De Koninck estava preocupado com o facto de que esta forma de enquadrar a questão implicasse numa oposição inútil da liberdade individual à noção de bem comum. Como ele correctamente observou, o definitivo bem comum para o Aquinate não é o Estado-nação, mas Deus, e Dele descendem uma série de bens comuns menores: a Igreja e a comunhão dos santos, o cosmos, a raça humana, e dentro da raça humana, os vários estados-nação que compõem a vida coletciva dos povos. Existem muitos bens comuns, alguns maiores do que outros. Nesta perspectiva, a pessoa individual tem direitos que se devem opor às reivindicações do Estado e que este não pode ignorar. Às vezes, uma pessoa pode e deve desafiar o Estado-nação para a protecção de um bem maior. Mas, como observa De Koninck, isto é sempre para um bem comum maior: a participação no bem comum de toda a raça humana, na comunhão dos santos, na vida com Deus.

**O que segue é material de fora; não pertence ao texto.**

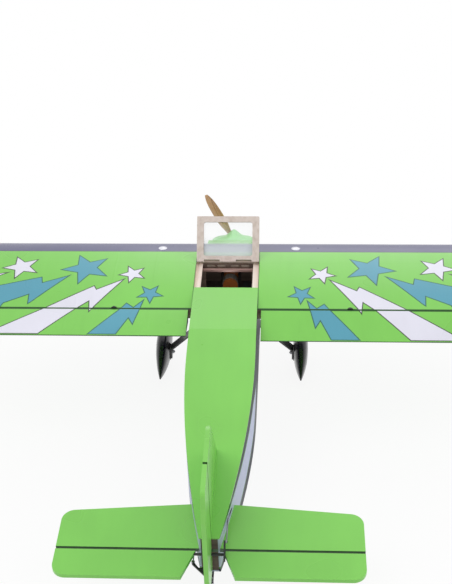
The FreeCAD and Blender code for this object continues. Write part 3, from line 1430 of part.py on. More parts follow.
def build():
    """Every node's shape, in the flying attitude."""
    nodes = {}
    body = outer_body()
    room = inner_body(body)
    up_link = elevator_link()
    side_link = rudder_link()
    roof = cabin_roof()
    coaming = hatch_coaming()
    deck = rear_deck()
    front_deck = nose_deck()
    screen = windshield(roof)
    tail_plane = stabiliser()
    lid_space = closed_lid(LID_CLEARANCE)
    tube_way = rod(V(-100, -TUBE_BACK, tube_z()), V(100, -TUBE_BACK, tube_z()), TUBE_RADIUS)
    screw = wing_screw()
    tops = [roof, coaming, deck, front_deck, screen, lid_space]
    bulkheads = formers(room, tops + [tail_plane, tube_way, hatch_crossbar()],
                        [up_link, side_link])
    nodes["cabin_roof"] = roof.cut(tube_way)
    nodes["hatch_coaming"] = coaming
    nodes["hatch_crossbar"] = hatch_crossbar()
    nodes["rear_deck"] = deck
    nodes["nose_deck"] = front_deck
    nodes["windshield"] = screen
    nodes["firewall"] = firewall(body)
    nodes["formers"] = bulkheads
    nodes["fuselage_bottom"] = trim(bottom_sheet(body), gear_bolts())
    ways = [tube_way, tail_plane, screw, mirrored(screw), up_link.passage(ROD_SLOT),
            side_link.passage(ROD_SLOT)]
    for side, word in SIDES:
        nodes["fuselage_side_" + word] = side_plate(body, side, tops, ways)
    nodes["battery_tray"] = battery_tray(room)
    nodes["battery"] = battery()
    nodes["battery_strap"] = battery_strap()
    nodes["speed_controller"] = speed_controller()
    nodes["receiver"] = receiver()
    nodes["servo_tray"] = servo_tray(room)
    aileron_servo = aileron_link().servo()
    nodes["servos"] = group([aileron_servo, mirrored(aileron_servo), up_link.servo(),
                             side_link.servo()])
    nodes["wing_tube"] = wing_tube()
    nodes["fasteners"] = group([screw, mirrored(screw), axle(), mirrored(axle())] + gear_bolts())
    nodes["landing_lights"] = group([landing_light(), mirrored(landing_light())])
    nodes["wing_tips"] = group([wing_tip(), mirrored(wing_tip())])
    for side, word in SIDES:
        trim_angle = side * AILERON_TRIM
        link = aileron_link(trim_angle)
        surface = trimmed(aileron(), trim_angle)
        horn = aileron_horn(link, surface)
        nodes["wing_skin_" + word] = sided(wing_skin(), side)
        nodes["wing_frame_" + word] = sided(wing_frame(), side)
        nodes["aileron_" + word] = sided(surface, side)
        nodes["aileron_horn_" + word] = sided(horn, side)
        nodes["aileron_servo_arm_" + word] = sided(link.arm(), side)
        nodes["aileron_rod_" + word] = sided(link.push_rod(), side)
        nodes["wheel_pant_" + word] = sided(wheel_pant(), side)
        nodes["wheel_" + word] = sided(wheel_pair(TRACK / 2), side)
    nodes["hatch_hinge"] = hatch_hinge()
    nodes["hatch_frame"] = hatch_frame()
    nodes["hatch_window"] = hatch_window()
    nodes["landing_gear_leaf"] = landing_gear_leaf()
    nodes["stabiliser"] = tail_plane
    nodes["fin"] = fin(body)
    halves = [elevator_half(), mirrored(elevator_half())]
    nodes["elevator"] = group(halves)
    nodes["elevator_joiner"] = elevator_joiner(up_link, halves)
    nodes["elevator_servo_arm"] = up_link.arm()
    nodes["elevator_rod"] = up_link.push_rod()
    nodes["rudder"] = rudder()
    rudder_horn = side_link.horn().cut(nodes["rudder"])
    nodes["rudder_horn"] = largest(rudder_horn)
    nodes["rudder_servo_arm"] = side_link.arm()
    nodes["rudder_rod"] = side_link.push_rod()
    nodes["tailwheel_strap"] = tailwheel_strap()
    nodes["tailwheel_fork"] = tailwheel_fork()
    nodes["tail_wheel"] = wheel(0, TAILWHEEL_Y, TAILWHEEL_Z, TAILWHEEL_RADIUS, TAILWHEEL_WIDTH,
                                1.5 + RUNNING)
    nodes["cowl"] = cowl()
    nodes["motor_base"] = motor_base()
    nodes["motor_can"] = motor_can()
    nodes["prop_adapter"] = prop_adapter()
    nodes["propeller"] = propeller()
    return nodes


def parked_placement(nodes):
    """Placement from the flying attitude to the parked one, ground at Z = 0."""
    turn = FreeCAD.Rotation(V(1, 0, 0), math.degrees(parked_turn()))
    low = turn.multVec(V(0, AXLE_Y, AXLE_Z)).z - WHEEL_RADIUS
    tip = PROP_Y + HUB_LENGTH / 2 + WASHER_LENGTH + NUT_LENGTH + SHAFT_FREE
    nose = turn.multVec(V(0, tip, SHAFT_RADIUS)).y
    stern = min(turn.multVec(vertex.Point).y for vertex in nodes["rudder"].Vertexes)
    return FreeCAD.Placement(V(0, -(nose + stern) / 2, -low), turn)


def main():
    os.makedirs("parts", exist_ok=True)
    nodes = build()
    placement = parked_placement(nodes)
    for name, shape in nodes.items():
        placed = shape.copy()
        placed.Placement = placement.multiply(placed.Placement)
        placed.exportStep("parts/" + name + ".step")
        print(name, len(placed.Solids), round(placed.Volume), placed.isValid())
    print(len(nodes), "nodes")


main()
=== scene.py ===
"""Electric high-wing cabin model aeroplane: finishes, trim, small fittings and studio."""
import json
import logging
import math
from dataclasses import dataclass, field
from enum import Enum
from typing import Iterable, Sequence

import bmesh
import bpy
from mathutils import Matrix, Vector

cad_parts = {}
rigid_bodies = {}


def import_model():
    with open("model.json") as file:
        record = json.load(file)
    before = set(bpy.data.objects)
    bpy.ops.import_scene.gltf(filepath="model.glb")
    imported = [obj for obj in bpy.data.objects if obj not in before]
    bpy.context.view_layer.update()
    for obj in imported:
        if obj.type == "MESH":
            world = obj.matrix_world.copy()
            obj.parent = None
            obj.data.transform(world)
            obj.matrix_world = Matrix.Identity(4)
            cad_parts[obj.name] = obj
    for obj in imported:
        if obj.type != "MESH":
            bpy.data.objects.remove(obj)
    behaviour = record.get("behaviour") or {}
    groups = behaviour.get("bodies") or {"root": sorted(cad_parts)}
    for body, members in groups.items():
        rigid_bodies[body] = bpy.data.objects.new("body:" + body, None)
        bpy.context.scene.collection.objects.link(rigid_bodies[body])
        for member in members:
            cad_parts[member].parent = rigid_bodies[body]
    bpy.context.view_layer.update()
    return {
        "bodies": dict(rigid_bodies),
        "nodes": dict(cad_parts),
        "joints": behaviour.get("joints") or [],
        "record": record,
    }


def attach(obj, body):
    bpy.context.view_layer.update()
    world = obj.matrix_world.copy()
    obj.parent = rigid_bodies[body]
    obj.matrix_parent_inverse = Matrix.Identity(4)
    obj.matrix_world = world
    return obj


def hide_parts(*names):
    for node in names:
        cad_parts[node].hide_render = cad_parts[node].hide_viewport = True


LOG = logging.getLogger("aeroplane")
MM = 0.001
PROP_STATION = 0.186
SIDES = ((1, "right"), (-1, "left"))
Colour = tuple[float, float, float, float]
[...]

Este ponto é significativo para os nossos propósitos, porque sugere que quando deliberamos sobre como a Igreja, o Estado, várias instituições e todos os indivíduos devem atravessar a crise da COVID-19, estamos de facto a deliberar sobre qual definitivo bem comum a que pertencemos colectivamente, e em como podemos participar dessa vida colectiva de maneira prudente. Sim, somos chamados a proteger a nossa própria vida corporal e a vida dos outros, mas também somos inclinados por natureza a participar em comunidades de amizade, de vida familiar alargada, de procura da verdade, de trabalho com significado, de emprego remunerado, de liturgia e de contemplação. O destino da comunidade humana não é apenas para esta vida. É também orientado para além desta vida, para a nossa comunhão espiritual colectiva com Deus.

O nosso destino de vida com Deus não justifica negligenciar o nosso bem-estar físico, mas deve impedir-nos de viver apenas para os fins físicos. A grandeza da pessoa humana e da comunidade de pessoas provém da sua orientação para a Verdade, Bondade e Beleza transcendentes. Em última análise, estas são encontradas em Deus, mas também são possuídas de várias maneiras pela comunidade e na vida visível de comunhão da Igreja neste mundo. Consequentemente, mesmo numa pandemia, a nossa actividade deve ser motivada pelo desejo da Verdade, do Bem e da Beleza, tanto na vida cívica como na vida da Igreja. Isto deve dar forma ao modo como negociamos, protegendo os vulneráveis e salvaguardando a saúde corporal. Tudo isto para dizer que a vida e a morte no corpo são importantes, mas são apenas relativamente importantes. Nas palavras da Carta aos Hebreus: “porque não temos aqui cidade permanente, mas procuramos a futura. Por meio dele, ofereçamos continuamente a Deus um sacrifício de louvor (…). Não vos esqueçais de fazer o bem e de repartir com os outros, pois são esses os sacrifícios que agradam a Deus.” (13: 14-16)

Aonde nos levam estas conclusões? Em direcção ao equilíbrio e ao realismo. Não podemos superar a morte em todas as instâncias. Embora devamos gerir a nossa crise de saúde pública da melhor forma possível, precisamos também de conceder o devido reconhecimento a outros bens. Isto não diz respeito meramente, ou principalmente, a questões de liberdade pessoal, mas a uma questão mais profunda: O que somos como seres humanos e para que devemos viver, mesmo quando nos confrontamos com a nossa própria mortalidade? Todos nós temos de responder a esta pergunta. Cada vez mais, temos de perceber que, como comunidade pública, temos uns para com os outros obrigações que transcendem as restrições da morte: obrigações para os bens públicos que são superiores ao bem-estar físico, que pertencem à vida e comunhão do espírito humano, neste mundo e no mundo vindouro. A Igreja e o Estado devem reconhecer estes bens, agora mais do que nunca.

Sobre o autor

Thomas Joseph White, O.P., cresceu no sudeste da Geórgia numa família inter-religiosa. Estudou nas Universidades de Brown e Oxford e, em 2003, entrou para a Ordem dos Pregadores. É o Director do Thomistic Institute no Angelicum, em Roma, e Professor de Teologia. Entre os seus livros incluem-se Wisdom in the Face of Modernity: A Study in Thomistic Natural Theology, The Incarnate Lord: A Thomistic Study in Christology e The Light of Christ: An Introduction to Catholicism. Em 2011 foi nomeado membro ordinário da Pontifícia Academia de São Tomás de Aquino.